My professor established the Environmental Migration Lab, which quickly became a place where I learned about the tangled web of extreme weather events, heatwaves, drought, and water scarcity, all packed into unique stories of challenge, family, and culture. In examining environmental migration, our work for the lab delved into how local and global environmental change factored into people’s difficult decisions to leave home. Through conducting a multitude of interviews, we learned that in Lancaster, there is a lack of affordable housing to support the large migrant population coming in search of a new home. 

Considering our growing population and climate change, smart growth nationwide is essential to provide adequate housing. Climate extremes are already displacing an estimated 41 people each minute, and this number will only continue to grow in our rapidly warming world. Poor people are hit by climate change harder and face the prospect of losing it all. The U.S. is the top cumulative emitter of greenhouse gas emissions and thus bears greater moral responsibility for the impacts of global warming. That means it has an obligation to plan and prepare to be a receiving nation that properly welcomes those who climate change displaces (or has already displaced).    

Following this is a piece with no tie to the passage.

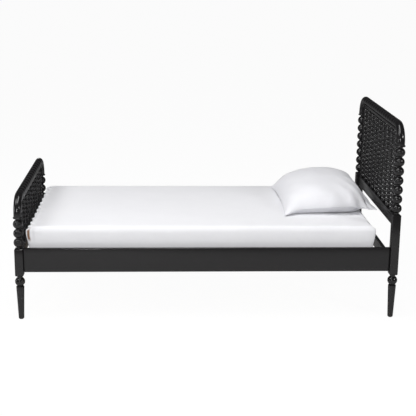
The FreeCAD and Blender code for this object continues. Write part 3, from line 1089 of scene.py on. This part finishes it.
foot_reach = block_end(-1) - mattress_low.x + 19 * mm
head_reach = mattress_high.x - block_end(1) + 16 * mm
pockets = {
    # end: place, pocket's reach and side bulge, crease's place, half width and depth
    -1: (mattress_low.x, foot_reach, 6 * mm, 34 * mm, 16 * mm, 5 * mm),
    1: (mattress_high.x, head_reach, 0, 8 * mm, 12 * mm, 9 * mm),
}


def pocketed(point):
    """The corner pockets stand out at the ends, with a crease beside them."""
    sign = -1 if point.x < 0 else 1
    end, reach, bulge, crease_place, crease_half, crease_depth = pockets[sign]
    from_end = sign * (end - point.x)
    corner = 1 - smooth_step((mattress_high.y - abs(point.y)) / pocket_width)
    corner *= smooth_step((point.z - pocket_low) / pocket_rise)
    pocket = corner * (1 - smooth_step(from_end / pocket_width))
    crease = corner * hump(from_end, crease_place, crease_half)
    point.x += sign * reach * pocket
    point.y += math.copysign(1, point.y) * (bulge * pocket - crease_depth * crease)
    return point


# %% Move the sheet's points, and mark the strip of painted shade in the foot corner's fold
level_step = 8 * mm
strip_in = 13 * mm
strip_half = 10 * mm
# Height and half height of the painted shade in the corner fold.
painted_shade_height = 468 * mm
painted_shade_half = 44 * mm

for point in mattress.data.vertices:
    point.co = pocketed(gathered(crowned(point.co)))
smooth(mattress, 80)

near_side = {
    point.index: point.co.copy() for point in mattress.data.vertices if point.co.y < -440 * mm
}
foot_outline = {}
for place in near_side.values():
    level = round(place.z / level_step)
    foot_outline[level] = min(foot_outline.get(level, 0), place.x)
# Painted shade: a dark strip just inside the foot corner's outline, for the shaded inside of the
# sheet's fold.
painted_shade = mattress.data.attributes.new("painted fold shade", "FLOAT", "POINT")
for index, place in near_side.items():
    from_outline = place.x - foot_outline[round(place.z / level_step)]
    strip = min(1, 1.6 * hump(from_outline, strip_in, strip_half))
    painted_shade.data[index].value = strip * min(1, 2 * hump(place.z, painted_shade_height, painted_shade_half))
print("gathered every", gather_pitch, "pockets out", round(foot_reach, 4), round(head_reach, 4))

# %% [markdown]
# ## Pillow
#
# A pillow is two layers of cloth sewn round their edge and filled. The start is a
# flat bag of two grids. Each of its points is moved to where a filled pillow has
# it: steep near the seams, flat on top, drawn out to ears at the foot side's
# corners, and pressed flat below. Cloth pressure then blows the bag up a little.

# %% A bag in the shape of a filled pillow
pillow_low, pillow_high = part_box("pillow")
rest_z = pillow_low.z + 0.2 * mm
pillow_top = pillow_high.z - 2 * mm
body_low_x = pillow_low.x - 29 * mm
body_high_x = pillow_high.x - 19 * mm
body_x = (body_low_x + body_high_x) / 2
half_x = (body_high_x - body_low_x) / 2
seam_gap = 1.5 * mm


def filled(along_x, along_y, upper):
    """Where a point of the bag goes. The first two numbers run from -1 to 1."""
    u, v = math.sin(math.pi / 2 * along_x), math.sin(math.pi / 2 * along_y)
    to_foot = smooth_step((-u - 0.6) / 0.4)
    to_head = smooth_step((u - 0.5) / 0.5)
    corner = smooth_step((abs(u * v) - 0.5) / 0.5)

    # The outline: narrower at the head side, and drawn in between the corners.
    near = pillow_low.y + (40 * to_head - 32 * to_foot) * mm
    far = pillow_high.y - (10 + 12 * to_head - 7 * to_foot) * mm
    half_y = (far - near) / 2
    x = body_x + half_x * u - math.copysign(14 * mm * (1 - v * v) * abs(u) ** 3, u)
    y = (near + far) / 2 + half_y * v

    # The seam: higher at the head side, and lower at the corners.
    corner_drop = 10 if u < 0 else 34
    seam_z = rest_z + (42 + 15 * u - 12 * to_foot - corner * corner_drop) * mm
    if upper:
        profile_x = (1 - abs(u) ** 2.1) ** 0.62 if u < 0 else (1 - abs(u) ** 3.2) ** 0.5
        fullness = profile_x * (1 - abs(v) ** 2.5) ** 0.5 * (1 - 0.35 * corner)
        return Vector((x, y, seam_z + (pillow_top - seam_z) * fullness))
    from_seam = min((1 - abs(u)) * half_x, (1 - abs(v)) * half_y)
    raised = 1 - smooth_step(from_seam / ((58 + 28 * u) * mm))
    return Vector((x, y, rest_z + (seam_z - rest_z) * raised))


bpy.ops.mesh.primitive_grid_add(x_subdivisions=44, y_subdivisions=60, size=2)
pillow = named("pillow_in_case")
edit(pillow)
bpy.ops.mesh.extrude_region_move(TRANSFORM_OT_translate={"value": (0, 0, -1)})
stop_editing()
for point in pillow.data.vertices:
    upper = point.co.z > -0.5
    apart = Vector((0, 0, seam_gap if upper else -seam_gap))
    point.co = filled(point.co.x, point.co.y, upper) + apart
face_outwards(pillow)
print("pillow", [round(value, 3) for value in pillow.dimensions])

# %% [markdown]
# The case is not quite smooth. Small tucks run in from the seam, where the stitches
# hold the cloth short, and the filling leaves broad, shallow dents.

# %% Blow it up, then tucks and dents
tuck_depth = 0.9 * mm
dent_depth = 5 * mm
dent_start = 60 * mm

swell(pillow, 5 * mm, 12)


def tucked(point):
    """Push a point of the upper side in where a tuck or a dent is."""
    seams = (
        (point.y - pillow_low.y, point.x, 70 * mm),
        (point.x - body_low_x, point.y, 60 * mm),
        (body_high_x - point.x, point.y, 50 * mm),
    )
    tucks = 0.0
    for from_seam, place, reach in seams:
        ripple = math.sin(place * 170) + 0.8 * math.sin(place * 263 + 1.3)
        ripple += 0.7 * math.sin(place * 411 + 0.4)
        tucks += ripple * hump(from_seam, 14 * mm, reach)
    broad = noise_at((point.x * 6, point.y * 5, 3.7))
    small = noise_at((point.x * 13 + point.y * 7, point.y * 9, 1.1))
    height = point.z - rest_z
    tuck_share = min(1, height / dent_start)
    dent_share = smooth_step((height - dent_start) / dent_start)
    point.z += tuck_depth * tucks * tuck_share + dent_depth * (broad + 0.5 * small) * dent_share
    return point


for point in pillow.data.vertices:
    if point.co.z > rest_z + 30 * mm:
        point.co = tucked(point.co)
    point.co.z = max(point.co.z, rest_z)
subdivided(pillow, 2)
for point in pillow.data.vertices:
    point.co.z = max(point.co.z, rest_z)
smooth(pillow, 80)
print("pillow faces:", len(pillow.data.polygons))

# %% [markdown]
# ## Hem of the pillowcase
#
# The case is longer than the pillow. Its open end lies towards the headboard as a
# double layer of cloth with a turned hem. It is a grid whose inner edge follows the
# pillow's seam and whose outer edge waves and droops. Solidify makes the layers.

# %% Pillowcase hem
hem_rows = 60
hem_edge = pillow_high.x + 26 * mm
hem_overlap = 7 * mm
hem_share = 0.985
hem_thickness = 3.5 * mm
hem_end_height = 14 * mm
seam_line = [filled(1, 2 * row / hem_rows - 1, True) for row in range(hem_rows + 1)]

bpy.ops.mesh.primitive_grid_add(x_subdivisions=14, y_subdivisions=hem_rows, size=1)
hem = named("pillowcase_hem")
for point in hem.data.vertices:
    outward, sideways = point.co.x + 0.5, point.co.y + 0.5
    seam = seam_line[round(sideways * hem_rows)]
    inner_x = seam.x - hem_overlap
    outer_x = hem_edge + 3 * mm * math.sin(sideways * 9)
    wave = 5 * mm * math.sin(sideways * 13 + 0.6) + 2 * mm * math.sin(sideways * 31)
    droop = seam.z - rest_z - hem_end_height
    z = seam.z + wave * outward**1.5 - droop * outward**1.4
    point.co = (inner_x + (outer_x - inner_x) * outward, seam.y * hem_share, z)
solid(hem, hem_thickness, 0)
ease(hem, 1.5 * mm, 2, 60)
smooth(hem, 60)

# %% [markdown]
# ## Assembly
#
# Each new piece takes the place of its frame piece, rides on the body that carries
# it, and gets its finish.

# %% Replace, ride and finish
def set_material(piece, material):
    piece.data.materials.clear()
    piece.data.materials.append(material)


def fit(piece, node_name, body, material):
    set_material(piece, material)
    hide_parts(node_name)
    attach(piece, body)


for node_name, piece in painted.items():
    if "side_rail" in node_name:
        finish = lengthwise_paint
    elif "panel_rail" in node_name or "lower_rail" in node_name or "top_" in node_name:
        finish = crosswise_paint
    else:
        finish = upright_paint
    fit(piece, node_name, "bed_frame", finish)
for node_name, piece in bare.items():
    fit(piece, node_name, "bed_frame", bare_wood)
fit(tapes, "slat_tapes", "bed_frame", tape_cotton)
fit(bolts, "rail_bolts", "bed_frame", zinc)
fit(nuts, "rail_barrel_nuts", "bed_frame", zinc)
fit(plugs, "headboard_hole_plugs", "bed_frame", plug_plastic)
fit(glides, "floor_glides", "bed_frame", glide_plastic)
fit(mattress, "mattress", "mattress", sheet_cotton)
fit(pillow, "pillow", "pillow", case_cotton)
set_material(hem, case_cotton)
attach(hem, "pillow")

# %% [markdown]
# ## Floor and light
#
# The bed stands on a plain floor in a white surround. The camera sees both nearly
# pure white, but the floor keeps a soft shadow under the bed. Black paint shows
# little more than what it mirrors. So floor and surround are dim in a mirrored
# view, and the lamps stand out as small highlights on the balls.

# %% Floor
def ray_mask(tree, mirrored):
    """1 for rays from the camera or through glass, less for mirrored ones."""
    path = node(tree, "LightPath", {})
    mirrored_rays = combined(tree, "MULTIPLY", path["Is Glossy Ray"], mirrored)
    total = combined(tree, "ADD", path["Is Camera Ray"], mirrored_rays)
    total = combined(tree, "ADD", total, path["Is Transmission Ray"])
    return combined(tree, "MINIMUM", total, 1.0)


seen_white_share = 0.94
floor_in_mirror = 0.15
bpy.ops.mesh.primitive_plane_add(size=300, location=(0, 0, 0))
floor = named("floor")
floor_material = bpy.data.materials.new("white floor")
floor_material.use_nodes = True
tree = floor_material.node_tree
tree.nodes.clear()
white_share = combined(tree, "MULTIPLY", ray_mask(tree, floor_in_mirror), seen_white_share)
lit = node(tree, "BsdfDiffuse", {"Color": (0.80, 0.80, 0.80, 1)})[0]
seen = node(tree, "Emission", {"Color": (1, 1, 1, 1), "Strength": 1.02})[0]
mixed = node(tree, "MixShader", {"Fac": white_share, 1: lit, 2: seen})[0]
node(tree, "OutputMaterial", {"Surface": mixed})
set_material(floor, floor_material)
print("floor seen", seen_white_share, "white")

# %% Lamps
lamps = {
    # name: (place, aimed at, size, power)
    "key light": ((-3.2, -1.4, 3.6), (0.3, 0, 0.5), (1.9, 1.6), 62.0),
    "right light": ((3.5, -3.1, 2.6), (0.8, -0.3, 0.6), (0.5, 0.8), 60.0),
    "front light": ((-1.9, -5.2, 2.0), (-0.3, 0, 0.5), (0.35, 1.2), 82.0),
    "foot light": ((-4.2, -0.4, 0.9), (-0.9, 0, 0.5), (0.4, 1.0), 14.0),
    "top light": ((-0.4, -1.0, 4.1), (-0.1, 0, 0.5), (1.2, 3.0), 100.0),
}
for name, (place, target, size, power) in lamps.items():
    lamp_data = bpy.data.lights.new(name, "AREA")
    lamp_data.shape = "RECTANGLE"
    lamp_data.size, lamp_data.size_y = size
    lamp_data.energy = power
    lamp = bpy.data.objects.new(name, lamp_data)
    scene.collection.objects.link(lamp)
    lamp.location = place
    lamp.rotation_euler = (Vector(target) - Vector(place)).to_track_quat("-Z", "Y").to_euler()
print("lights:", list(lamps))

# %% White surround
surround_light = 0.1
surround_in_mirror = 0.02
world = bpy.data.worlds.new("white surround")
scene.world = world
world.use_nodes = True
tree = world.node_tree
tree.nodes.clear()
seen_white = combined(tree, "MULTIPLY", ray_mask(tree, surround_in_mirror), 1 - surround_light)
strength = combined(tree, "ADD", seen_white, surround_light)
surround = node(tree, "Background", {"Color": (1, 1, 1, 1), "Strength": strength})[0]
node(tree, "OutputWorld", {"Surface": surround})
scene.view_settings.view_transform = "Standard"
print("surround gives", surround_light, "of its light")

Sustainable development initiatives could help better prepare our nation to welcome an increased number of migrants into a more equitable society, with adequate housing available at a lower cost. The Green New Deal could be a golden solution and provides a framework for how to solve this problem. The Green New Deal is unique, for it not only focuses on decarbonizing the economy but also centers justice and equity. 

The framework addresses much more than just climate change, it will ensure that we build back better and smarter after covid-19, ready to welcome an increasingly diverse population who can foster economic innovation and growth. Engaging in smart growth opportunities not only in Lancaster but nationwide, as detailed in the Green New Deal, could ensure that migrants are provided with the right to a climate-safe and affordable home, where they can prosper as they build a new life. The Green New Deal is a moral call to address climate change and inequality, and we need to apply that lens to foreign policy, particularly in regards to refugees. Thanks to the Environmental Migration Lab, when I now reflect on my time in Lancaster, I not only think of the Amish but also of the migrants who cared to share their life stories with a curious college student.